Using the data below, return the stretch from the line that contains "sleeve_pins();" through the line that contains "obj.parent = None", both included, exactly as it stands and nothing beyond it.
┌──
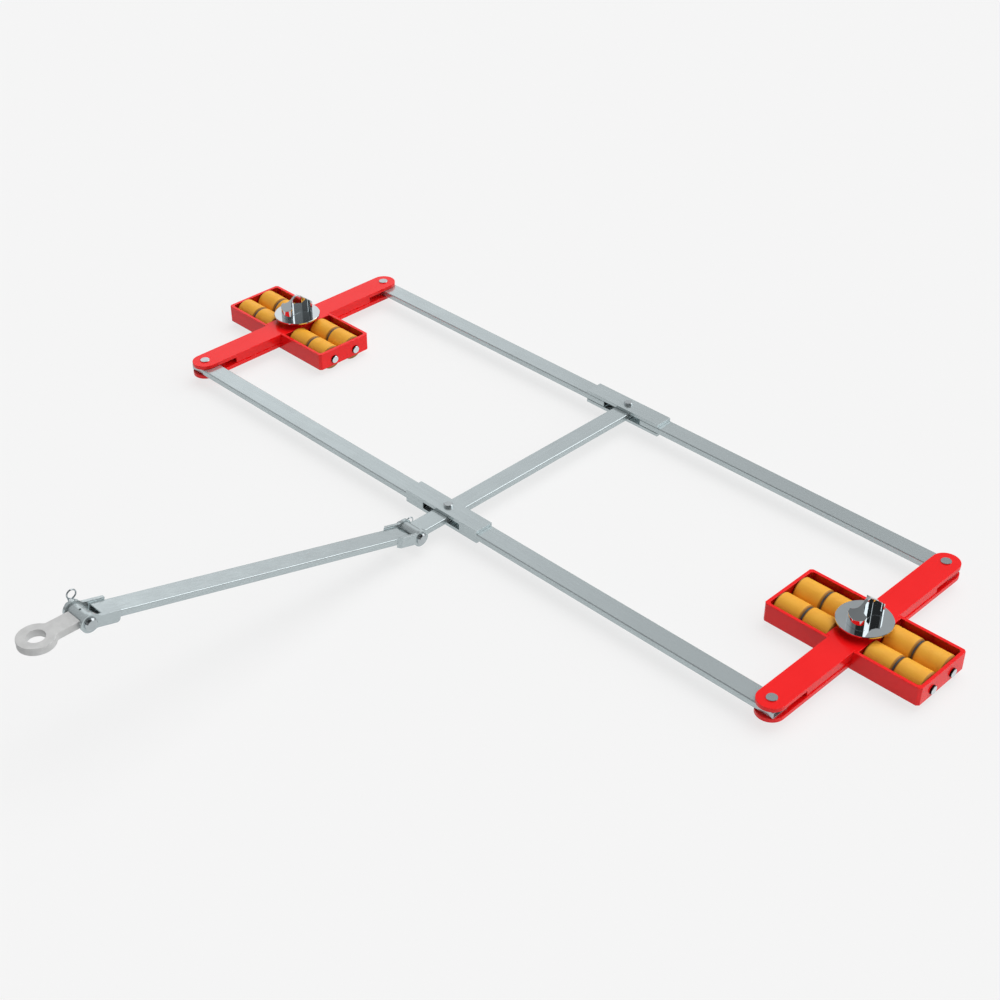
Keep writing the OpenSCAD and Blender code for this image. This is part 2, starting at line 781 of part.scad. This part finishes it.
translate([0, back_y, 0]) right_rod(1, loose_clear);  // back_right_rod
translate([0, back_y, 0]) sleeve(1);  // back_sleeve
centre_tube();
sleeve_pins();
sleeve_pin_collars();
hinge_barrel();
drawbar_tube();
hinge_ears();
hinge_pin();
hinge_cotter();
fork_ears();
fork_pin();
fork_cotter();
eye_barrel();
towing_eye();
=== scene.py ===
import json
import math

import bmesh
import bpy
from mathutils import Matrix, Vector


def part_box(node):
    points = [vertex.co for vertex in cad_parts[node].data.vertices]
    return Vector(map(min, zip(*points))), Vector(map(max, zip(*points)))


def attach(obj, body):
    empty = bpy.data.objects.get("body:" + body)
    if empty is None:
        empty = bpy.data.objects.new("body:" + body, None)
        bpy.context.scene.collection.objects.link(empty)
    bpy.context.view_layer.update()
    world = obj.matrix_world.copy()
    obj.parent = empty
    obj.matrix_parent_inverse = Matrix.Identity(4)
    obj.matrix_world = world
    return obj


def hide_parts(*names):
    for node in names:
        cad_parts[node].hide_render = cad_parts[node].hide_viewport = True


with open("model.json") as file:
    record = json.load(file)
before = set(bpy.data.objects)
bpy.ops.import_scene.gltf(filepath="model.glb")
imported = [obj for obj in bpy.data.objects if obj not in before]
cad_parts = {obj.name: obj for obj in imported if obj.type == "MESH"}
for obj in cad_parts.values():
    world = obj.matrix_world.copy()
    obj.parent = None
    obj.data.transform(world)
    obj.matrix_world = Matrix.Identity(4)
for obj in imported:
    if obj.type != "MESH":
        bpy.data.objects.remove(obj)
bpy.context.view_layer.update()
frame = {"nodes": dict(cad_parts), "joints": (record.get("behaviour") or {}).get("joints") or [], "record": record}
nodes = frame["nodes"]
bodyMembers = frame["record"]["behaviour"]["bodies"]
bodyOf = {node: body for body, members in bodyMembers.items() for node in members}
jointOf = {joint["name"]: joint for joint in frame["joints"]}
print("frame loaded:", len(nodes), "nodes")


# Places on the machine, read from the frame

def boxMiddle(node):
    low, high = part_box(node)
    return (low + high) / 2


rightMiddle = boxMiddle("right_box")
skateX = rightMiddle.x
skateY = rightMiddle.y
armReach = abs(jointOf["right_skate_steer"]["pos_m"][1] - skateY)
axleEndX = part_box("right_axles")[1].x - skateX
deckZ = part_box("right_box")[1].z
axleZ = jointOf["right_roller_1_spin"]["pos_m"][2]
rowY = abs(jointOf["right_roller_1_spin"]["pos_m"][1] - skateY)
rollersInRow = 4
rollerAt = sorted(abs(boxMiddle(f"right_roller_{number + 1}").x - skateX) for number in range(rollersInRow))
pairX = (rollerAt[0] + rollerAt[-1]) / 2      # middle of the two rollers in a bay
rollerX = (rollerAt[-1] - rollerAt[0]) / 2
rollerHalf = (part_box("right_roller_1")[1].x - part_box("right_roller_1")[0].x) / 2
hingePlace = Vector(jointOf["drawbar_lift"]["pos_m"])
forkPlace = Vector(jointOf["eye_tilt"]["pos_m"])
barSlope = math.atan2(forkPlace.z - hingePlace.z, hingePlace.y - forkPlace.y)


# Camera, at the photograph's angle

cameraSetup = {
    "azimuth": 45.0,
    "elevation": 35.264,
    "place": (2.75173, -2.28689, 2.74225),
    "lens": 59.09,
    "sensor": 36.0,
    "clipEnd": 60,
}


def makeCamera(setup):
    data = bpy.data.cameras.new("photoCamera")
    data.lens = setup["lens"]
    data.sensor_width = setup["sensor"]
    data.clip_end = setup["clipEnd"]
    camera = bpy.data.objects.new("photoCamera", data)
    bpy.context.scene.collection.objects.link(camera)
    turn = math.radians(setup["azimuth"])
    tilt = math.radians(setup["elevation"])
    back = Vector((math.sin(turn) * math.cos(tilt), -math.cos(turn) * math.cos(tilt), math.sin(tilt)))
    camera.location = setup["place"]
    camera.rotation_euler = (-back).to_track_quat("-Z", "Y").to_euler()
    bpy.context.scene.camera = camera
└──
WRITTEN RESPONSE =
sleeve_pins();
sleeve_pin_collars();
hinge_barrel();
drawbar_tube();
hinge_ears();
hinge_pin();
hinge_cotter();
fork_ears();
fork_pin();
fork_cotter();
eye_barrel();
towing_eye();
=== scene.py ===
import json
import math

import bmesh
import bpy
from mathutils import Matrix, Vector


def part_box(node):
    points = [vertex.co for vertex in cad_parts[node].data.vertices]
    return Vector(map(min, zip(*points))), Vector(map(max, zip(*points)))


def attach(obj, body):
    empty = bpy.data.objects.get("body:" + body)
    if empty is None:
        empty = bpy.data.objects.new("body:" + body, None)
        bpy.context.scene.collection.objects.link(empty)
    bpy.context.view_layer.update()
    world = obj.matrix_world.copy()
    obj.parent = empty
    obj.matrix_parent_inverse = Matrix.Identity(4)
    obj.matrix_world = world
    return obj


def hide_parts(*names):
    for node in names:
        cad_parts[node].hide_render = cad_parts[node].hide_viewport = True


with open("model.json") as file:
    record = json.load(file)
before = set(bpy.data.objects)
bpy.ops.import_scene.gltf(filepath="model.glb")
imported = [obj for obj in bpy.data.objects if obj not in before]
cad_parts = {obj.name: obj for obj in imported if obj.type == "MESH"}
for obj in cad_parts.values():
    world = obj.matrix_world.copy()
    obj.parent = None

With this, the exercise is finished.